研究課題
ICU入室患者の上下肢神経筋電気刺激療法の筋力、代謝、長期予後に与える影響について研究している。ICUに入室するような重症患者では筋肉の萎縮が1週間で15-20%も進行し、社会復帰できなくなることがある。このような状態を集中治療後症候群という。この急性期の筋肉の萎縮を予防するために神経筋電気刺激療法が有効と考えている。昨年米国集中治療医学会雑誌に神経筋電気刺激療法を用いることで急性期の上下肢の筋肉の萎縮が予防できることを報告している(Nakanishi N, et al. Crit Care Med:e997-e1003,2020)。しかし、この神経筋電気刺激療法が単施設のみでなく、日本で広く普及して患者さんの役にたつにはどうしたらよいか、また本当に患者さんの社会復帰に役立っているのか研究を継続している。令和3年4月に徳島大学から神戸大学に移動して、新しい施設で研究を継続していくための教育活動、実際の患者さんでの使用など、神戸大学に順応するのに時間を要している。また退院した患者さんの1年後、2年後の長期的な予後を評価することは容易ではなく、そのためのデータベース構築にも働いている。神戸大学でも適切な筋肉量評価、身体機能評価も徐々にできるようになってきて、今後神経筋電気刺激療法が長期的にどのような影響を与えるか研究を継続していく予定である。科研費を用いて神経筋電気刺激療法の介入に要する物品、また身体機能、筋機能、筋肉量を評価するための物品、発表、論文化など研究費を使用させて頂き研究を継続している。
2: おおむね順調に進展している
ICU入室患者の上下肢神経筋電気刺激療法の筋力、代謝、長期予後に与える影響について順調に研究が進行している。令和3年4月に徳島大学から神戸大学に移動してソリウス(ミナト医科学株式会社)も神戸大学に移動させて集中治療室で使用している。また筋肉量評価のための超音波での測定の有用性の研究(Clin Nutr ESPEN.45:177-183,2021)、さらには多職種の方が測定できるように教育にも力をいれている。一方で、長期予後をフォローするためのシステム作りも行っている。日本集中治療医学会協力のもとJIPADのデータシステムとともに集中治療後症候群(PICS)の評価ができるデータシステムを構築中である。研究の結果について日本集中治療医学会のシンポジウム、心臓血管外科学会のシンポジウム、呼吸療法医学会などで積極的に発表している。雑誌や論文の執筆も複数を行っている。この上下肢神経筋電気刺激療法の論文に対して日本集中治療医学会の論文奨励賞を2022年3月20日に受賞した(Nakanishi N, et al. Crit Care Med:e997-e1003,2020)。

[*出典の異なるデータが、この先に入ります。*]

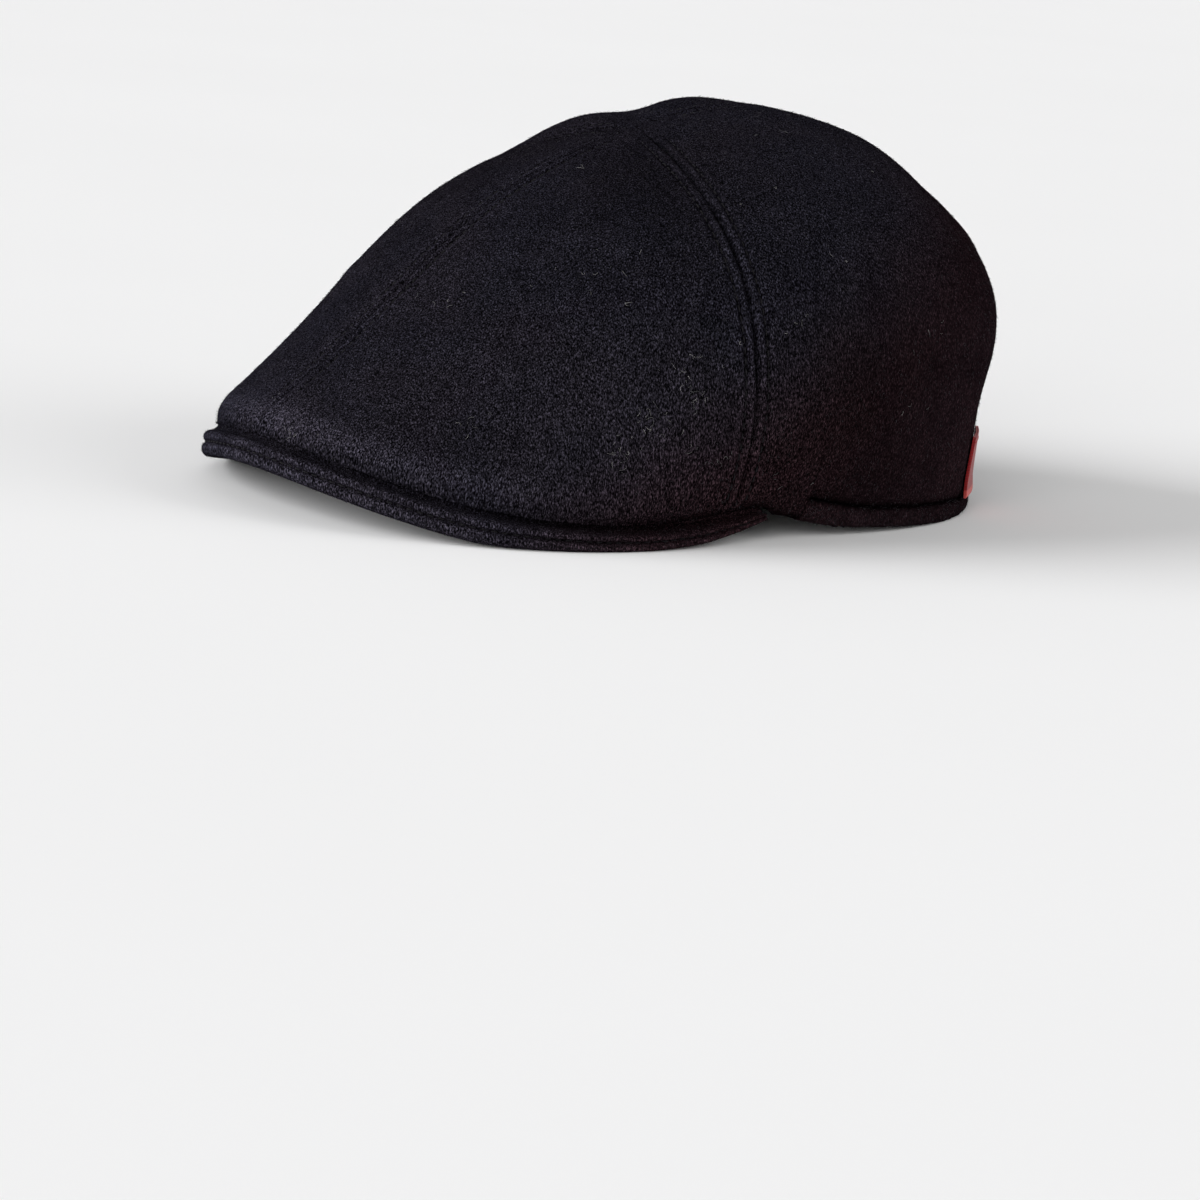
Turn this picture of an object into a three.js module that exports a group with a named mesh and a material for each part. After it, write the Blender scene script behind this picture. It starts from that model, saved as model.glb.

神経筋電気刺激療法の臨床応用、筋肉量評価、筋力評価、長期予後の評価が徐々にできるようになってきており、このままデータを構築させていく必要がある。コロナ化で患者さんへのリハビリが積極的にできなくなるような事態もあり、様々な障害があるものの、今回の研究課題遂行にむけて研究は順調に進行している。また臨床での神経筋電気刺激療法の影響のみでなく、敗血症マウスにおける神経筋電気刺激療法も検討することで、よりそのメカニズム解明にもつながる可能性も検討している。実際の患者さんでは筋肉の生検までは採取できず、侵襲的な採血なども限られる。そのため神経筋電気刺激療法が代謝や長期予後に与える影響を検討するためのメカニズムを患者さんのみで継続していくか、敗血症マウスで解明していくか検討中である。
2021年4月に徳島大学から神戸大学に移動して、新しい環境に順応するのに時間を要した。実際の重症患者での神経筋電気刺激療法の使用、さらには筋肉量評価の指導、集中治療後症候群を評価するためのデータベース作りなどの時間を要したため、使用金額が予定よりも少なくなった。しかし2022年度は多くの患者さんで神経筋電気刺激療法の使用が予定されており、神経筋電気刺激療法が代謝や集中治療後症候群にどのような影響を与えるのか積極的に研究費を使用していきたい。